At Notre Dame, Institutional Research found that as of the fall semester, only 26.2 percent of the 455 declared psychology majors were men.

While women tend to dominate subareas such as social psychology, developmental psychology and counseling, Gondoli added that areas such as neuroscience and quantitative and cognitive psychology put men in the majority.

Ten of the University's 26 psychology department faculty members are women, as opposed to 64.2 percent of the nationally available faculty, according to the November 2003 Notre Dame Report.

Gondoli predicted that both faculty and student representation would become increasingly female in the next decade.

"There are still older academics, who were predominantly male," Gondoli said. "Women started to get Ph.D.'s in droves in the 1970's."

For students, she said, "it's either more women than men or will become so in the next ten years."

Gender studies

Gender studies, however, is inarguably a female-dominated major. Only two of the 27 gender studies majors at Notre Dame are men, according to Institutional Research.

"I think it's a wider problem of perception," said Sophie White, assistant professional specialist of gender studies. "A lot of males might be interested, but it's not easy for them to declare a major in gender studies.

"We certainly have an imbalance - quite a sizable one."

While the major is clearly more popular among women, individual classes may be close to evenly split thanks to cross-listings, White added.

"We're one of the largest programs, with close to 100 faculty members," White said. "We deal with many subjects through cross-listing."

She also pointed out that many students taking first-year composition use gender as an analytical method in their classes.

English

While students enrolled in English courses may observe a nearly even split of men and women in their classes, this perception can be misleading - only 34.4 percent of the 378 declared English majors are men.

"I think that there is a very equal representation of men and women in my classes - at least the ones I've had so far," said Valerie Ralph, a sophomore English major.

Like gender studies, the experiences of students in the English department reveal the propensity of Notre Dame students to take a variety of classes outside of their majors. Introductory classes often have a more even split than the higher-level, more specialized classes.
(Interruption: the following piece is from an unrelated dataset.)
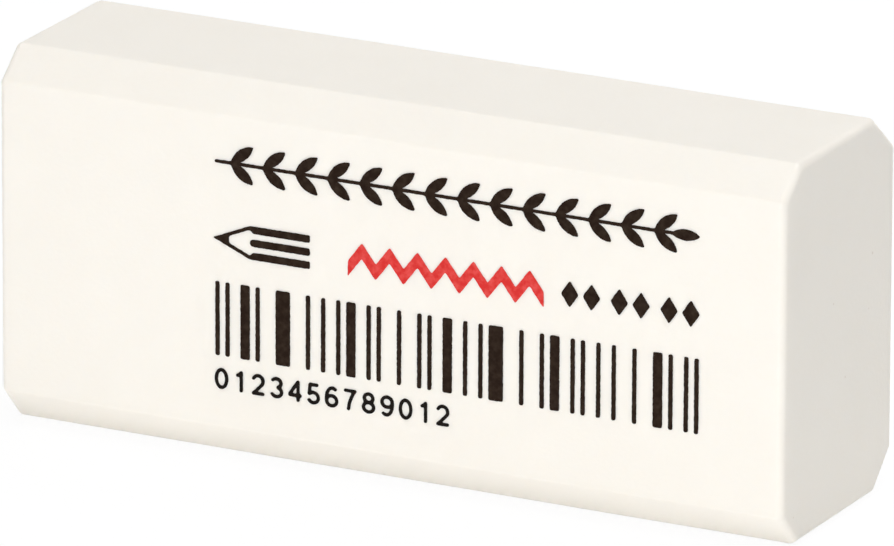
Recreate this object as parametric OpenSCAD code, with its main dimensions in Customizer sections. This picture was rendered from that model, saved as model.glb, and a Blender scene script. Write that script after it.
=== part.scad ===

Senior English major Bess Malis said her courses became more female-dominated as they became more advanced.

"There are definitely more girls," Malis said. "Maybe it has something to do with books and analyzing. ... In the English department, a lot of the classes are more appealing to girls."

She added that she has observed more men in her cross-listed classes, "like Irish-Anglo literature."

Peace studies

While 52.7 percent of political science students - peace studies' parent major - are men, 13 of the 17 students in this supplementary major are women.

"Peace studies tends to be more focused on non-violent alternatives," said Daniel Philpott, a professor of both peace studies and political science. "Political science tends to be more mainstream, more focused on traditional policy and issues ... [some would call that the] classic male persona."

However, Philpott said that his students are doing well regardless of gender.

"There may be some gender discrepancy, but you see both males and females flourishing," he said.

Page agreed that the success and encouragement of students of both genders was of first importance to the college.

"The thing that concerns me the most is to create an atmosphere in the college that is affirmative and life giving to all of the students which we have," he said. "Any data antithetic to that gives me concern."